→ Collected data
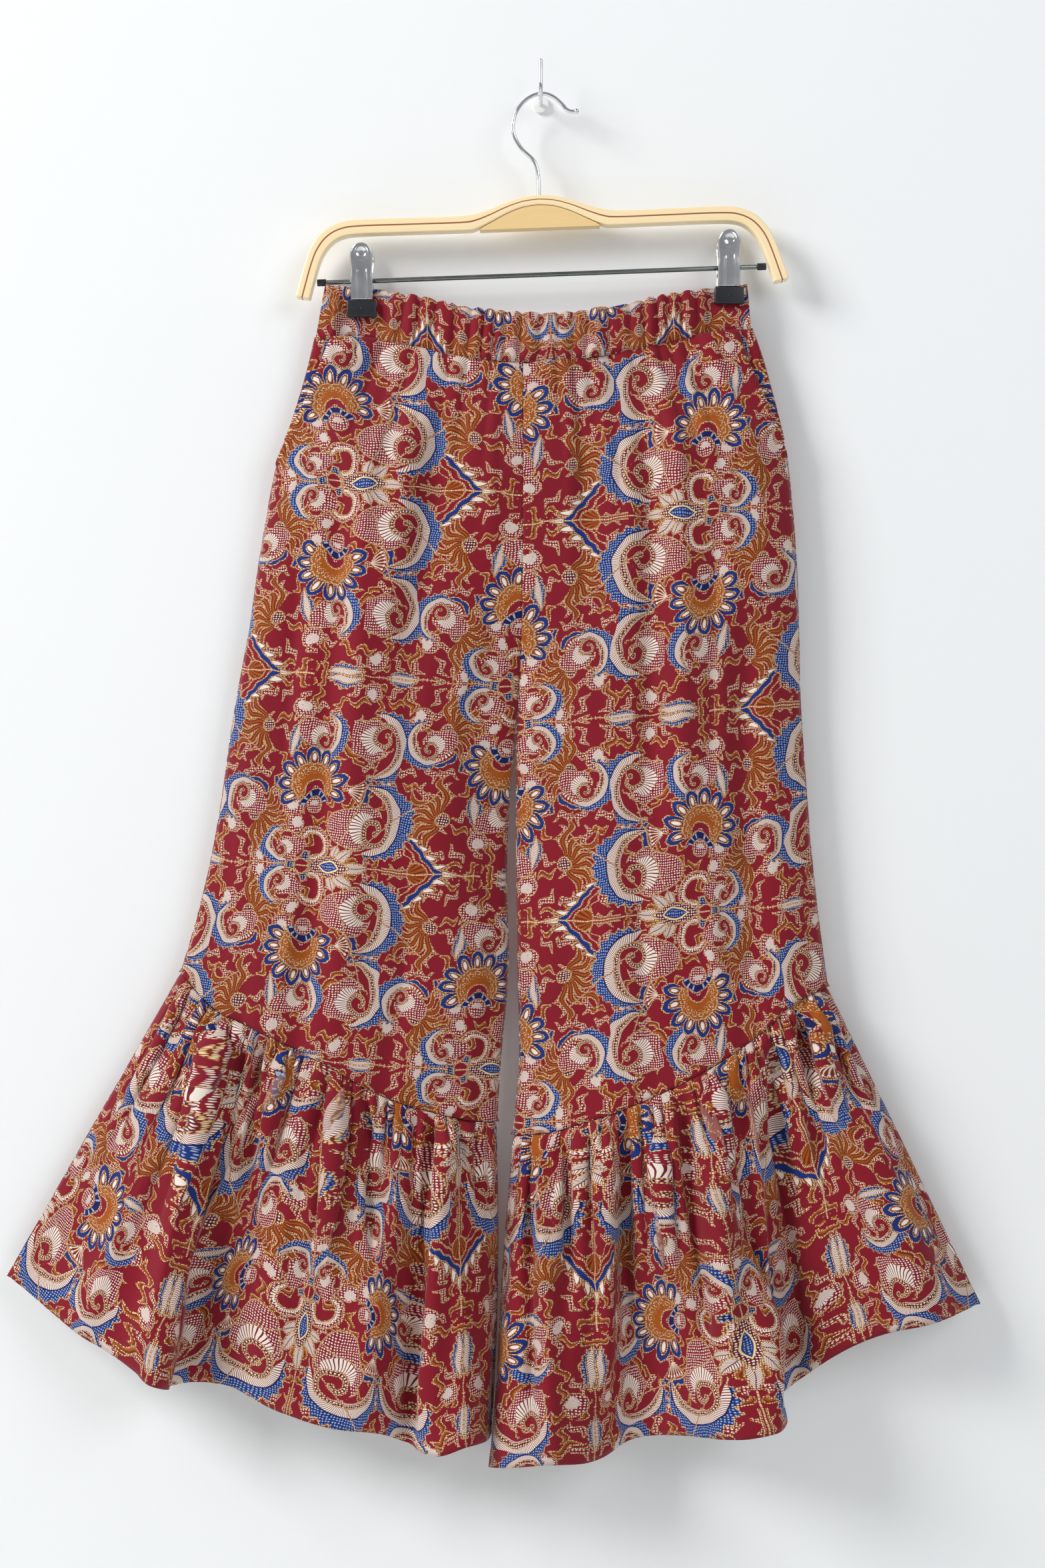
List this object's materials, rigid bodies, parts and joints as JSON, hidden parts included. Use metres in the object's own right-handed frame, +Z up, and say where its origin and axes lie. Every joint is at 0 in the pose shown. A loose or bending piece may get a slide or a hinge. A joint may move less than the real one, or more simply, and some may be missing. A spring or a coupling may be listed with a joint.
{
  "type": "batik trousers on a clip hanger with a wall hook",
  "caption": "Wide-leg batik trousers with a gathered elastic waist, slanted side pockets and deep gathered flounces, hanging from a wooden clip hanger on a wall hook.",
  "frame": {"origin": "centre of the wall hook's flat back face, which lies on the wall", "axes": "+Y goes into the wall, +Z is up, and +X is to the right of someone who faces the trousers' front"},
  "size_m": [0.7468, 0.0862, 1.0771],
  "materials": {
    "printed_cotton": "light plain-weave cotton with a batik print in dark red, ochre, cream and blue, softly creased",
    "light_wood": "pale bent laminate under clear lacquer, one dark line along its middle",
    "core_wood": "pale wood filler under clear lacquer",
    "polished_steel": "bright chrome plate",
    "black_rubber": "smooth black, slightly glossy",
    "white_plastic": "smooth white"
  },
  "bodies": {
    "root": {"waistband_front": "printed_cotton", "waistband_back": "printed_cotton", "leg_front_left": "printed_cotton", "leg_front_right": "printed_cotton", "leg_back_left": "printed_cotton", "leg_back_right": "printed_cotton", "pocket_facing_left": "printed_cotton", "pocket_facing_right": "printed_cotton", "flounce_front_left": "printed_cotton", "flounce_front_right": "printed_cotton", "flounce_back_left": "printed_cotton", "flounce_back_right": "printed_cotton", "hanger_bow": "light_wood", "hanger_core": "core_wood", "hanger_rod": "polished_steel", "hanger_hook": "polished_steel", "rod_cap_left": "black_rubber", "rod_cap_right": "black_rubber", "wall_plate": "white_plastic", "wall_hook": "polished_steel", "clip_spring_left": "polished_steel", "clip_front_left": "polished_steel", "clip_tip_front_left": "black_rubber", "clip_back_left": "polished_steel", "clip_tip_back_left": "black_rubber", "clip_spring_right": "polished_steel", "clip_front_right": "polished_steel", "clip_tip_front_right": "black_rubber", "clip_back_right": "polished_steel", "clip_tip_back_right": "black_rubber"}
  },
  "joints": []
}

→ What is expected
Repeat the listing above without any change.

→ Solution
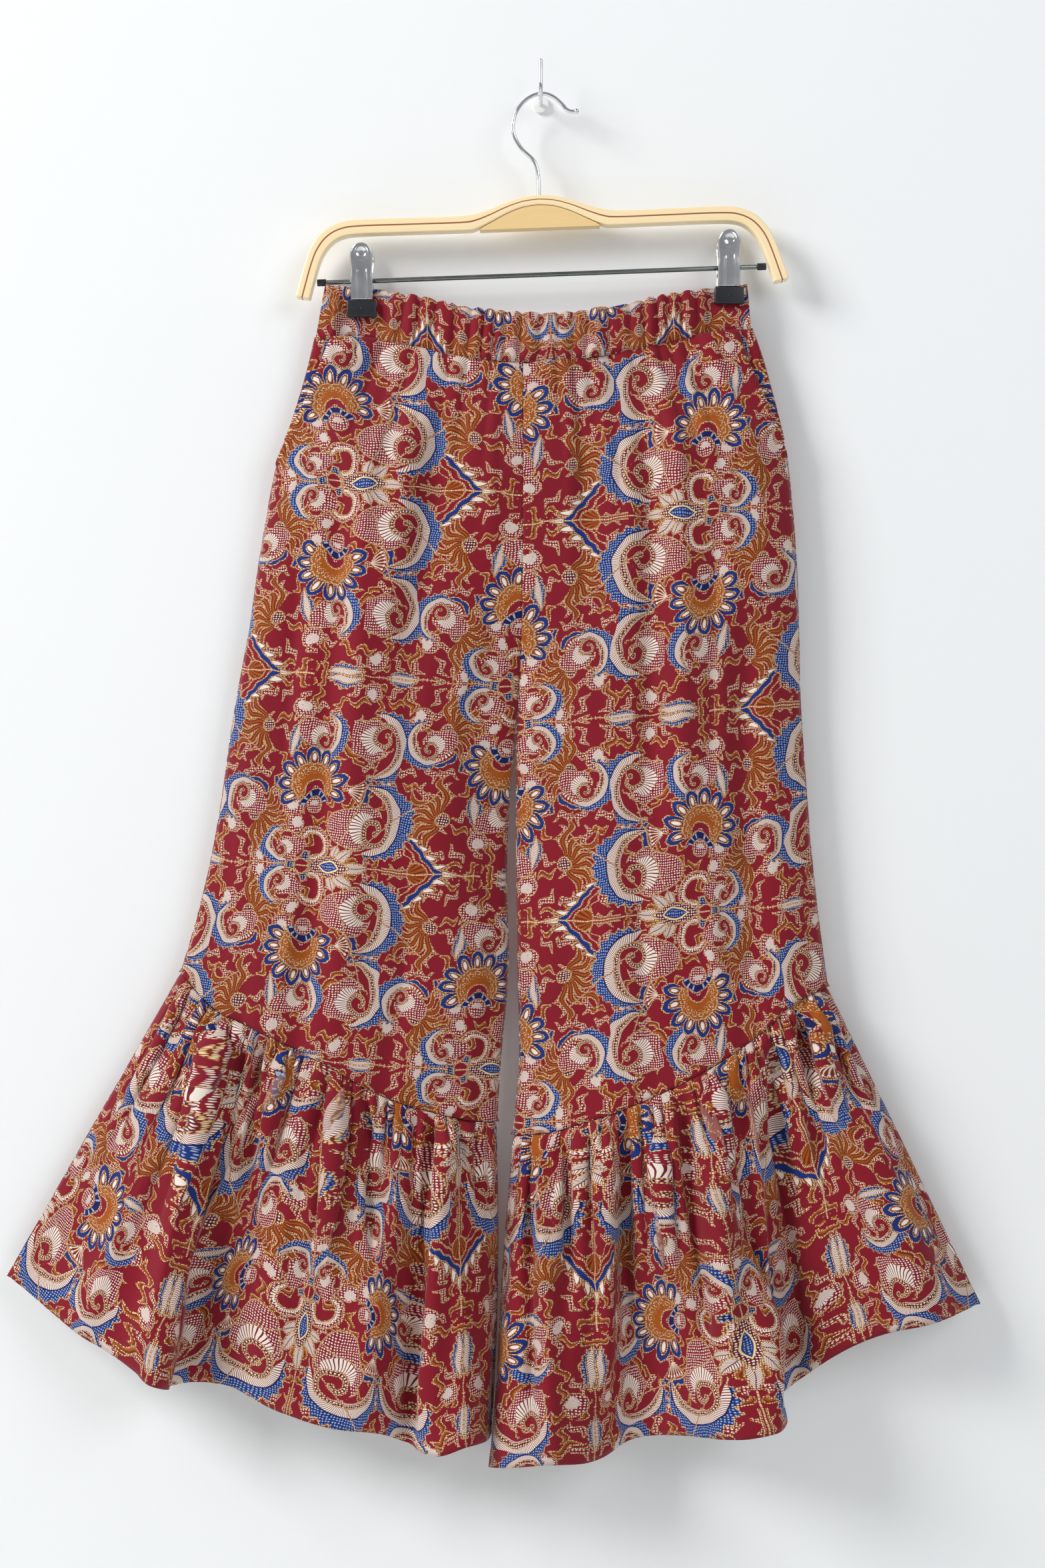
List this object's materials, rigid bodies, parts and joints as JSON, hidden parts included. Use metres in the object's own right-handed frame, +Z up, and say where its origin and axes lie. Every joint is at 0 in the pose shown. A loose or bending piece may get a slide or a hinge. A joint may move less than the real one, or more simply, and some may be missing. A spring or a coupling may be listed with a joint.
{
  "type": "batik trousers on a clip hanger with a wall hook",
  "caption": "Wide-leg batik trousers with a gathered elastic waist, slanted side pockets and deep gathered flounces, hanging from a wooden clip hanger on a wall hook.",
  "frame": {"origin": "centre of the wall hook's flat back face, which lies on the wall", "axes": "+Y goes into the wall, +Z is up, and +X is to the right of someone who faces the trousers' front"},
  "size_m": [0.7468, 0.0862, 1.0771],
  "materials": {
    "printed_cotton": "light plain-weave cotton with a batik print in dark red, ochre, cream and blue, softly creased",
    "light_wood": "pale bent laminate under clear lacquer, one dark line along its middle",
    "core_wood": "pale wood filler under clear lacquer",
    "polished_steel": "bright chrome plate",
    "black_rubber": "smooth black, slightly glossy",
    "white_plastic": "smooth white"
  },
  "bodies": {
    "root": {"waistband_front": "printed_cotton", "waistband_back": "printed_cotton", "leg_front_left": "printed_cotton", "leg_front_right": "printed_cotton", "leg_back_left": "printed_cotton", "leg_back_right": "printed_cotton", "pocket_facing_left": "printed_cotton", "pocket_facing_right": "printed_cotton", "flounce_front_left": "printed_cotton", "flounce_front_right": "printed_cotton", "flounce_back_left": "printed_cotton", "flounce_back_right": "printed_cotton", "hanger_bow": "light_wood", "hanger_core": "core_wood", "hanger_rod": "polished_steel", "hanger_hook": "polished_steel", "rod_cap_left": "black_rubber", "rod_cap_right": "black_rubber", "wall_plate": "white_plastic", "wall_hook": "polished_steel", "clip_spring_left": "polished_steel", "clip_front_left": "polished_steel", "clip_tip_front_left": "black_rubber", "clip_back_left": "polished_steel", "clip_tip_back_left": "black_rubber", "clip_spring_right": "polished_steel", "clip_front_right": "polished_steel", "clip_tip_front_right": "black_rubber", "clip_back_right": "polished_steel", "clip_tip_back_right": "black_rubber"}
  },
  "joints": []
}